En aras de la responsabilidad democrática, los gobiernos deberían dejar de depender de plataformas de comunicación de propiedad privada para las operaciones cotidianas de la administración pública y dar mayor prioridad al archivo público.
Junto a la necesidad de mantener la confianza pública en las instituciones democráticas, debemos considerar cómo debemos preservar nuestra memoria cultural colectiva. Instituciones como museos, bibliotecas y archivos deben desempeñar un papel más proactivo y, al mismo tiempo, crear salvaguardias institucionales más sólidas sobre su propia conducta. Estas organizaciones, ya se trate de iniciativas archivísticas incipientes o de instituciones públicas consolidadas, necesitan un apoyo financiero e institucional estable para prosperar.

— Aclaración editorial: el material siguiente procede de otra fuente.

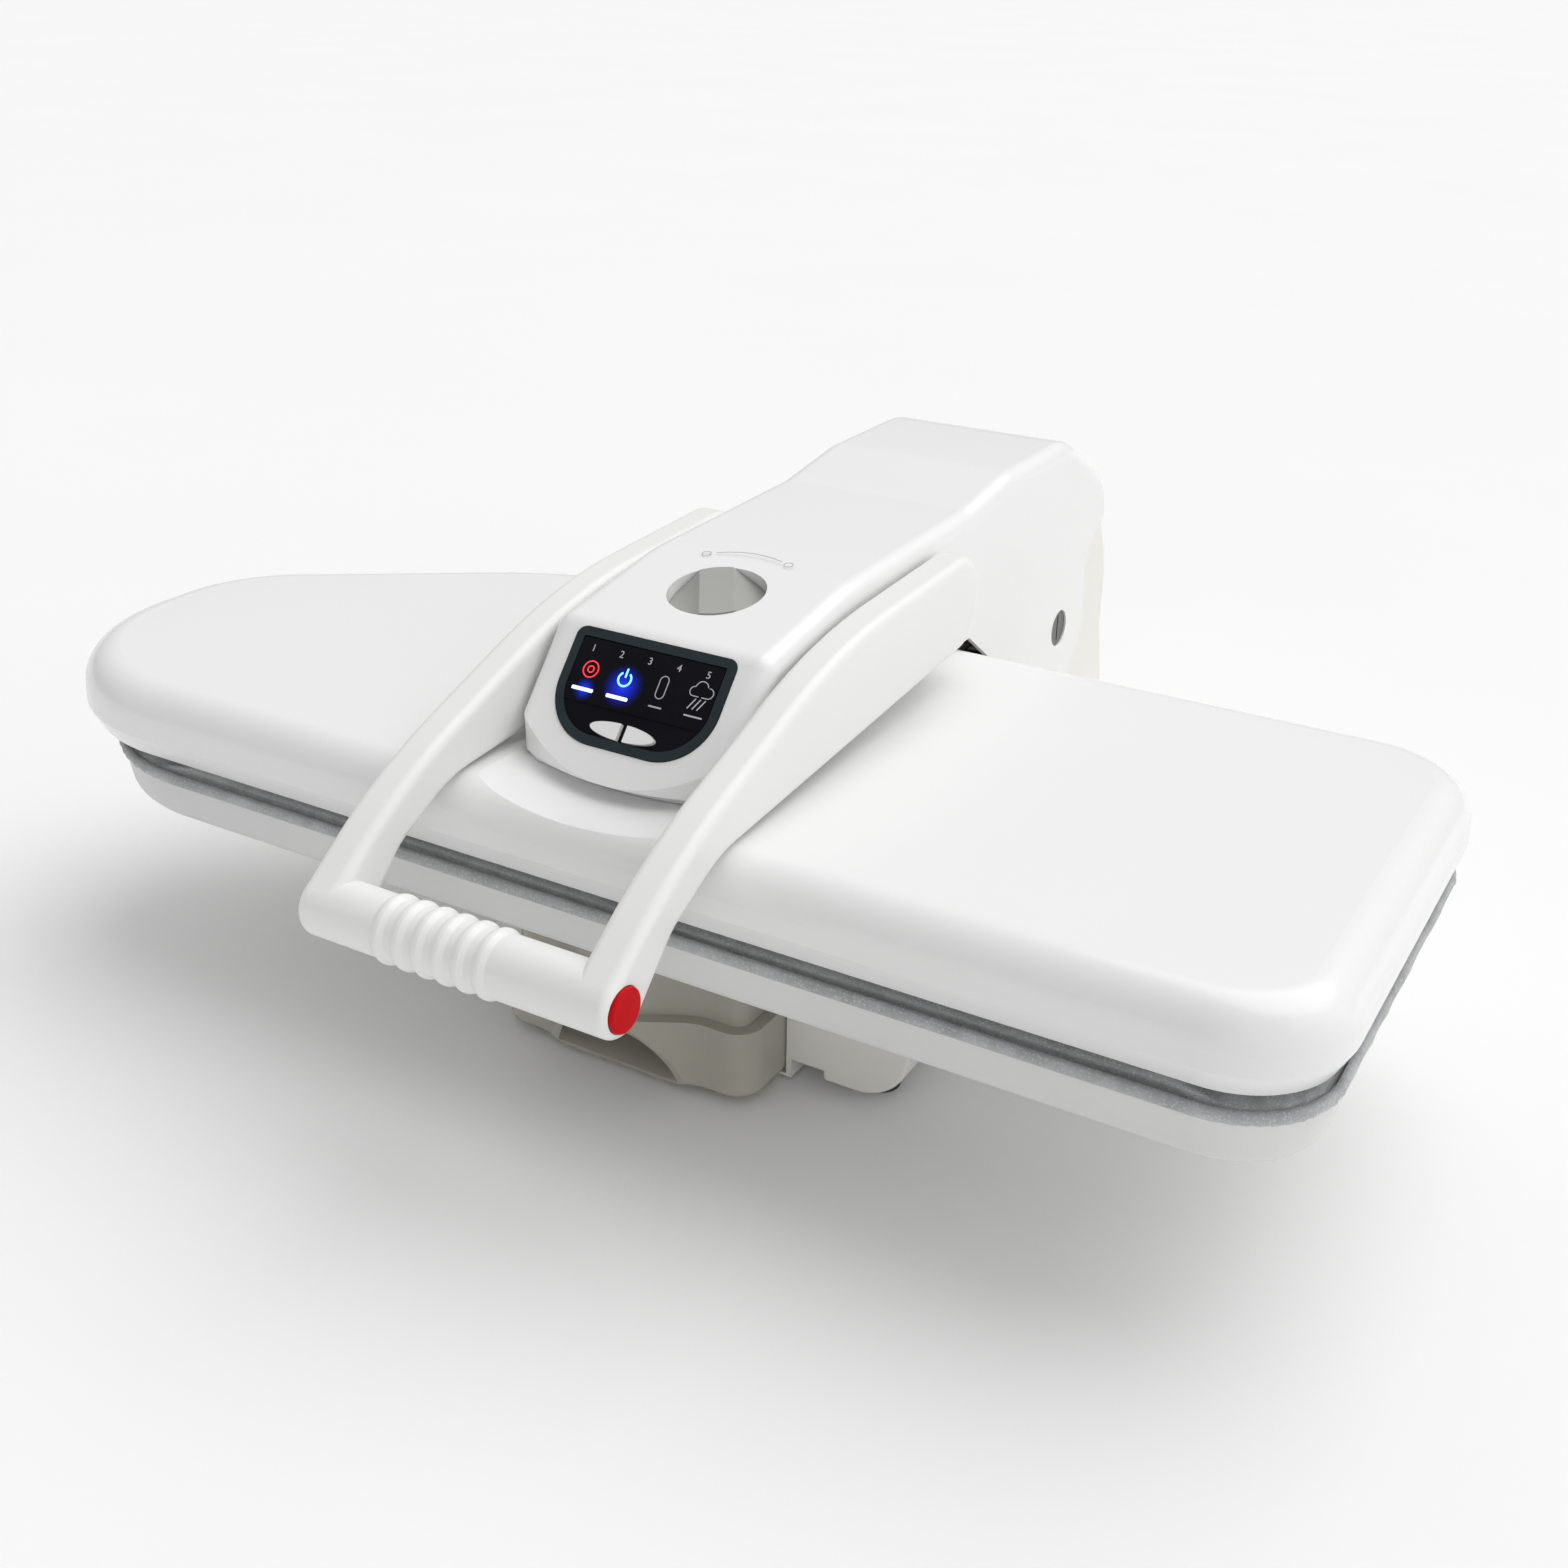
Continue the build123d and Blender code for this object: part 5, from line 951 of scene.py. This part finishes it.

Más allá de las funciones cotidianas del gobierno y de la preservación de la memoria cultural, las sociedades digitales también deben garantizar que los datos críticos sobre abusos de los derechos humanos estén protegidos contra el borrado, tanto intencionado como accidental. Pero mientras nos planteamos cambios normativos fundamentales, también debemos reconocer que dejar que algunos datos desaparezcan puede ser tan ético como preservarlos.
La historia del conocimiento no es una historia de simple progreso o acumulación. La producción de conocimiento en la era digital, al igual que la creación y el almacenamiento de conocimiento a lo largo de los siglos, se desarrolla como una oscilación continua entre ganancias y pérdidas.
Pero el borrado de datos a gran escala es siempre político. Las respuestas al borrado y la pérdida deben ir más allá de las soluciones técnicas y las reacciones instintivas; en su lugar, los gobiernos y las organizaciones deben reevaluar constantemente los marcos éticos y normativos que rigen nuestra relación con los datos. La idea dominante de que vivimos una era de acumulación exponencial y casi infinita de conocimientos ya no se ajusta a una sociedad en la que perdemos nuestro registro colectivo de nosotros mismos día tras día.